At this point I was put through to another person. They must have needed someone who could seal the deal so to speak. She introduced herself as Catherine Anderson from Quantum PC Support who is based in Auckland. If I needed to contact her again, the contact number was 09 973 5669. I briefly Googled this but the company is not based in Auckland and the number is fake.
Catherine asks me which browser I use. I say I use Firefox. They want me to go to their website www.qpcs123.com . But they must want me to access this with Internet Explorer. So she tells me to go to Start, Run, type in iexplore, then click OK. This is another way to start up Internet Explorer. However, I go to their website using Firefox (the safer browser) and am presented with a box to type in an Invitation Code that she gave me over the phone. This is presumably so Catherine can get her commission. Immediately after I enter the number and hit the Join button this box pops up.

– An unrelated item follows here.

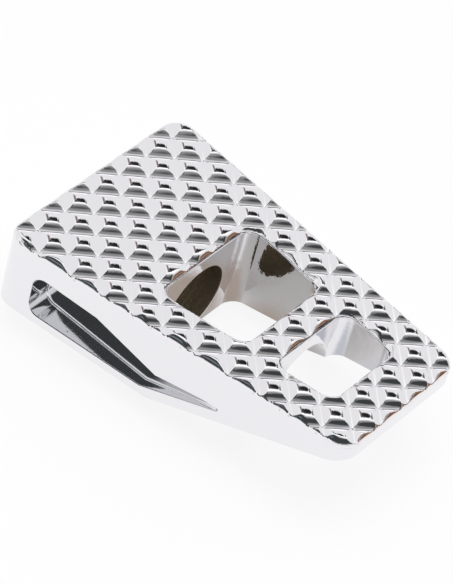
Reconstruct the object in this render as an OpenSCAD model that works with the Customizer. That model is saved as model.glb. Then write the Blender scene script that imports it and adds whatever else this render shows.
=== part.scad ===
// Pad of a motorcycle's rear brake pedal, machined from one solid block.
// It slides onto the round stub of the brake lever. X runs along the stub from the
// wide end, Y across the pad, Z out of the tread. The origin is on the stub's axis,
// at the wide end's face.

/* [Block] */
// Length along the stub
pad_l = 88.6; // [80:0.5:100]
// Width across the wide end
wide_w = 58.5; // [54:0.5:66]
// Width across the narrow end
narrow_w = 38.6; // [34:0.5:44]
// Thickness left at the narrow end
tip_t = 5.4; // [5:0.2:8]
// Angle of the tapered underside
taper_angle = 18.4; // [16:0.2:20]
// Width of the flat keel along the underside
keel_w = 8; // [7:0.5:12]
// Angle of the bevels on both sides of the keel
bevel_angle = 17; // [12:0.5:20]
// Radius of the four upright corners
corner_r = 5.2; // [3:0.2:7]
// Broken edge round the tread and the windows
edge_c = 1.2; // [1:0.1:1.5]

/* [Tread] */
// Distance from groove to groove
knurl_pitch = 6.35; // [5:0.05:8]
// Width of the flat top of a stud
stud_w = 2.7; // [2:0.1:3]
// Width of the flat floor of a groove
groove_w = 1.1; // [0.8:0.1:1.5]
// Depth of the grooves
groove_d = 0.85; // [0.5:0.05:0.95]
// First stud on the centre line, from the wide end
first_stud_x = 4.26; // [3:0.02:6]

/* [Windows] */
// Wide end's block, up to the first window
hub_l = 33.1; // [28:0.1:36]
// Length of the first window
window_l = 21.8; // [18:0.1:24]
// Bar between the two windows
bar_l = 7.8; // [6:0.1:10]
// Length of the second window
small_window_l = 14.5; // [10:0.1:16]
// Rail left on both sides of the windows
rail_w = 10.15; // [9.5:0.05:11]
// Corner radius of the windows
window_r = 3.2; // [2:0.1:4]

/* [Stub bore] */
// Bore for the lever's stub
bore_d = 18.2; // [16:0.1:19]
// Metal between bore and tread
roof_t = 5.3; // [4.5:0.1:6]
// Metal between bore and keel
floor_t = 3.8; // [3:0.1:8]
// Hole for the grub screw, drilled for an M6 thread
screw_d = 5; // [4:0.1:6]
// Grub screw from the wide end
screw_x = 14; // [8:0.5:20]

/* [Side recesses] */
// Distance between the floors of the two recesses
floor_gap = 44; // [42:0.2:48]
// Recess from the wide end
recess_x = 9.6; // [7:0.1:13]
// Upper edge below the tread, at the wide end
brow_z = 6.65; // [6:0.05:8]
// Length of the upper edge before it turns down
brow_l = 16.4; // [12:0.1:20]
// Fall of the upper edge over that length
brow_fall = 1.15; // [0:0.05:1.5]
// Recess's waist from the wide end
waist_x = 42.4; // [40:0.1:46]
// Waist's upper edge below the tread
waist_z = 13.3; // [12:0.1:14]
// Tail's shoulder from the wide end
shoulder_x = 54.5; // [50:0.1:56]
// Tail's shoulder below the tread
shoulder_z = 11.7; // [11.2:0.1:12]
// Tail's pointed tip from the wide end
tail_x = 60.4; // [59:0.1:62]
// Land left under the recess
sill_w = 2.3; // [2:0.1:3]
// Land left along the tapered underside
tail_sill_w = 3; // [2.5:0.1:3.5]
// Corner radius at the recess's wide end
recess_r = 3; // [2:0.1:3.5]
// Radius of the tail's tip
tail_r = 0.4; // [0.3:0.05:0.5]

/* [Hidden] */
$fn = 64;
// Overshoot of the cutters
over = 1;
// Arcs and cones lie this far outside their true tangents, so that they cross the
// straight faces cleanly
blend = 0.01;

top_z = bore_d / 2 + roof_t;
under_z = -bore_d / 2 - floor_t;
pad_t = top_z - under_z;
side_a = atan((wide_w - narrow_w) / 2 / pad_l);
window_x = hub_l;
bar_x = hub_l + window_l;
small_window_x = bar_x + bar_l;

// Half width of the pad, set in from its sloping side by an inset
function half_w(x, inset = 0) = wide_w / 2 - x * tan(side_a) - inset / cos(side_a);
// Height of the tapered underside and of the bevelled side's lower edge
function taper_z(x) = top_z - tip_t - (pad_l - x) * tan(taper_angle);
function bevel_z(x) = under_z + (half_w(x) - keel_w / 2) * tan(bevel_angle);

// A four-cornered plan, with its sides along those of the pad: [x, y, radius]
function plan(x0, x1, inset, r) = [
    [x0, -half_w(x0, inset), r], [x1, -half_w(x1, inset), r],
    [x1, half_w(x1, inset), r], [x0, half_w(x0, inset), r]];

// Corner i of an outline that runs anticlockwise: its point, its two directions,
// its half angle, where its arc starts and ends, and the arc's centre
function corner(o, i) = [o[i].x, o[i].y];
function before(o, i) = corner(o, (i + len(o) - 1) % len(o)) - corner(o, i);
function after(o, i) = corner(o, (i + 1) % len(o)) - corner(o, i);
function unit(v) = v / norm(v);
function half_angle(o, i) = acos(unit(before(o, i)) * unit(after(o, i))) / 2;
function run(o, i) = o[i].z / tan(half_angle(o, i));
function arc_start(o, i) = corner(o, i) + run(o, i) * unit(before(o, i));
function arc_end(o, i) = corner(o, i) + run(o, i) * unit(after(o, i));
function arc_centre(o, i) = corner(o, i)
    + o[i].z / sin(half_angle(o, i)) * unit(unit(before(o, i)) + unit(after(o, i)));
// The corner moved out until both its sides have moved out by a distance
function moved_out(o, i, d) = corner(o, i)
    - d / sin(half_angle(o, i)) * unit(unit(before(o, i)) + unit(after(o, i)));

// Kite from the centre of a corner's arc to a distance outside the corner
module kite(o, i, d) {
    c = arc_centre(o, i);
    polygon([c, arc_start(o, i) + d * unit(arc_start(o, i) - c),
        moved_out(o, i, d), arc_end(o, i) + d * unit(arc_end(o, i) - c)]);
}

// The outline as a flat shape with true arcs at its corners
module rounded(o) {
    difference() {
        polygon([for (i = [0 : len(o) - 1]) corner(o, i)]);
        for (i = [0 : len(o) - 1])
            if (o[i].z > 0)
                difference() {
                    kite(o, i, over);
                    translate(arc_centre(o, i))
                        circle(o[i].z + blend);
                }
    }
}

// Body with the rounded outline at the foot of the tread's broken edges. From there
// its sides lean at 45 degrees: out of the upright when lean is 1, in when it is -1.
module leaning(o, lean, low, high) {
    wide = max(lean * low, lean * high) + over;
    section = [[lean * (low - over), low - over], [wide + over, low - over],
        [wide + over, high + over], [lean * (high + over), high + over]];
    translate([0, 0, top_z - edge_c])
        difference() {
            translate([0, 0, low])
                linear_extrude(high - low)
                    polygon([for (i = [0 : len(o) - 1]) moved_out(o, i, wide)]);
            for (i = [0 : len(o) - 1]) {
                along_side(o, i, 2 * wide)
                    polygon(section);
                translate([0, 0, low - over])
                    corner_waste(o, i, high - low + 2 * over, lean, low - over, 2 * wide);
            }
        }
}

// A section drawn along the side that starts at corner i, and past both its ends.
// The section's X points out of the outline and its Y along Z.
module along_side(o, i, past) {
    p = corner(o, i) - past * unit(after(o, i));
    translate([p.x, p.y, 0])
        rotate([0, 0, atan2(after(o, i).y, after(o, i).x)])
            rotate([90, 0, 90])
                linear_extrude(norm(after(o, i)) + 2 * past)
                    mirror([1, 0])
                        children();
}

// What lies outside the leaning cone of a corner
module corner_waste(o, i, h, lean, foot, reach) {
    c = arc_centre(o, i);
    difference() {
        linear_extrude(h)
            kite(o, i, reach);
        translate([c.x, c.y, 0])
            cylinder(h = h, r1 = o[i].z + blend + lean * foot, r2 = o[i].z + blend + lean * (foot + h));
    }
}

// Everything inside the plan, the broken edge, the side profile and the end section
module block() {
    intersection() {
        leaning(plan(0, pad_l, 0, corner_r), -1, -pad_t, edge_c + over);
        translate([0, 0, under_z])
            linear_extrude(pad_t)
                rounded(plan(0, pad_l, 0, corner_r));
        rotate([90, 0, 0])
            linear_extrude(2 * wide_w, center = true)
                polygon([[-over, taper_z(-over)], [pad_l + over, taper_z(pad_l + over)],
                    [pad_l + over, top_z + over], [-over, top_z + over]]);
        rotate([90, 0, 90])
            linear_extrude(pad_l)
                end_section();
    }
}

// Keel with a bevel on both sides, wider than the pad
module end_section() {
    reach = wide_w;
    rise = (reach - keel_w / 2) * tan(bevel_angle);
    polygon([[-keel_w / 2, under_z], [keel_w / 2, under_z], [reach, under_z + rise],
        [reach, top_z + rise], [-reach, top_z + rise], [-reach, under_z + rise]]);
}

// A window with its broken rim
module window(x, l) {
    o = plan(x, x + l, rail_w, window_r);
    translate([0, 0, under_z - over])
        linear_extrude(pad_t + 2 * over)
            rounded(o);
    leaning(o, 1, -over, edge_c + over);
}

// Bore from the wide end through the bar, into the second window
module stub_bore() {
    rotate([0, 90, 0])
        translate([0, 0, -over])
            cylinder(h = small_window_x + 2 * over, d = bore_d);
    translate([screw_x, 0, under_z - over])
        cylinder(h = -under_z + over, d = screw_d);
}

// Outline of a side recess in X and Z: deep at the wide end, with a slim tail
function recess_outline() = let (
    knee_x = (taper_z(0) + tail_sill_w / cos(taper_angle) - bevel_z(0) - sill_w)
        / (bevel_z(1) - bevel_z(0) - tan(taper_angle)))
    [[recess_x, top_z - brow_z, recess_r],
     [recess_x, bevel_z(recess_x) + sill_w, recess_r],
     [knee_x, bevel_z(knee_x) + sill_w, 0],
     [tail_x, taper_z(tail_x) + tail_sill_w / cos(taper_angle), tail_r],
     [shoulder_x, top_z - shoulder_z, 0],
     [waist_x, top_z - waist_z, 0],
     [recess_x + brow_l, top_z - brow_z - brow_fall, 0]];

// One recess, on the side of positive Y
module recess() {
    rotate([90, 0, 0])
        translate([0, 0, -wide_w])
            linear_extrude(wide_w - floor_gap / 2)
                rounded(recess_outline());
}

// Section across one family of grooves: a tooth in every groove, hanging from a back
// that clears the studs
module comb() {
    clear = over / 4;
    reach = (pad_l + wide_w) / sqrt(2);
    flank = (knurl_pitch - stud_w) / 2;
    root = flank + clear * (flank - groove_w / 2) / groove_d;
    first = floor(-(first_stud_x + wide_w / 2) / sqrt(2) / knurl_pitch);
    last = ceil((pad_l - first_stud_x + narrow_w / 2) / sqrt(2) / knurl_pitch);
    tooth = [[-root, clear], [-groove_w / 2, -groove_d], [groove_w / 2, -groove_d], [root, clear]];
    polygon(concat(
        [[-reach, over], [-reach, clear]],
        [for (i = [first : last], p = tooth) [(i + 0.5) * knurl_pitch, 0] + p],
        [[reach, clear], [reach, over]]));
}

// Straight grooves at 45 degrees, both ways, leave the square studs standing
module grooves() {
    for (way = [-45, 45])
        translate([first_stud_x, 0, top_z])
            rotate([0, 0, way])
                rotate([90, 0, 0])
                    linear_extrude(2 * pad_l, center = true)
                        comb();
}

module pedal_pad() {
    color("gainsboro")
        difference() {
            block();
            window(window_x, window_l);
            window(small_window_x, small_window_l);
            stub_bore();
            recess();
            mirror([0, 1, 0])
                recess();
            grooves();
        }
}

pedal_pad();
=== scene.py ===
"""Pad of a motorcycle's rear brake pedal: one milled block, polished and chrome-plated."""

import math

import bmesh
import bpy
from mathutils import Matrix, Vector


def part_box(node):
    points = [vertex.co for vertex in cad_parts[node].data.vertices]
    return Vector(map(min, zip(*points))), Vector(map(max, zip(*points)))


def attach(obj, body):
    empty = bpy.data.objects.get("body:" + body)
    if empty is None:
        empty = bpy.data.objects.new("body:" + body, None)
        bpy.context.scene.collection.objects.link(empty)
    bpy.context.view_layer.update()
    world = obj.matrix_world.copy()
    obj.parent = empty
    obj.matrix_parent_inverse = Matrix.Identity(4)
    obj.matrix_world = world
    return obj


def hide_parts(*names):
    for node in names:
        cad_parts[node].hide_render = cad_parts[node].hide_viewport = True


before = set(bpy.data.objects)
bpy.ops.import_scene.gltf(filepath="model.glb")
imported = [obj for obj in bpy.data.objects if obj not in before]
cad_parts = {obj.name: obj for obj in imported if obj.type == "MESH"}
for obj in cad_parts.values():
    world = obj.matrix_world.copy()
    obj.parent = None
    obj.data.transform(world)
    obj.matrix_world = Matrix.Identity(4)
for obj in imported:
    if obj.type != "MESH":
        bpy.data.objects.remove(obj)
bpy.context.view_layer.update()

# Camera
# It stands off the near side, towards the narrow end, and looks down on the tread at
# about 45 degrees through a long lens. It is turned a little about its own axis.
camera_place = Vector((0.32134, -0.50846, 0.58547))
camera_right = Vector((0.75028, 0.63269, 0.19178))
camera_up = Vector((-0.56486, 0.46274, 0.68323))
picture_height = 584
focal_pixels = 3816

lens = bpy.data.cameras.new("camera")
lens.sensor_fit = "VERTICAL"
lens.sensor_height = 36
lens.lens = focal_pixels / picture_height * lens.sensor_height
lens.clip_start = 0.01
camera = bpy.data.objects.new("camera", lens)
camera_back = camera_right.cross(camera_up)
camera.matrix_world = Matrix.Translation(camera_place) @ Matrix(
    (camera_right, camera_up, camera_back)).transposed().to_4x4()
bpy.context.scene.collection.objects.link(camera)
bpy.context.scene.camera = camera
bpy.context.scene.view_settings.view_transform = "Standard"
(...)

Here you have the option to save it or open it. They want me to open/run it. At this point I cancel out before I get in too deep.
And the conversation went a bit like this:
I have good knowledge with issues to do with computer security and there is no way that I am going to run this software you have got me to download.
Excuse me sir, what is the problem?
You want me to run this software but it has a Trojan in it and it will make computer accessible to hackers.
No sir you are wrong. You need to run this program.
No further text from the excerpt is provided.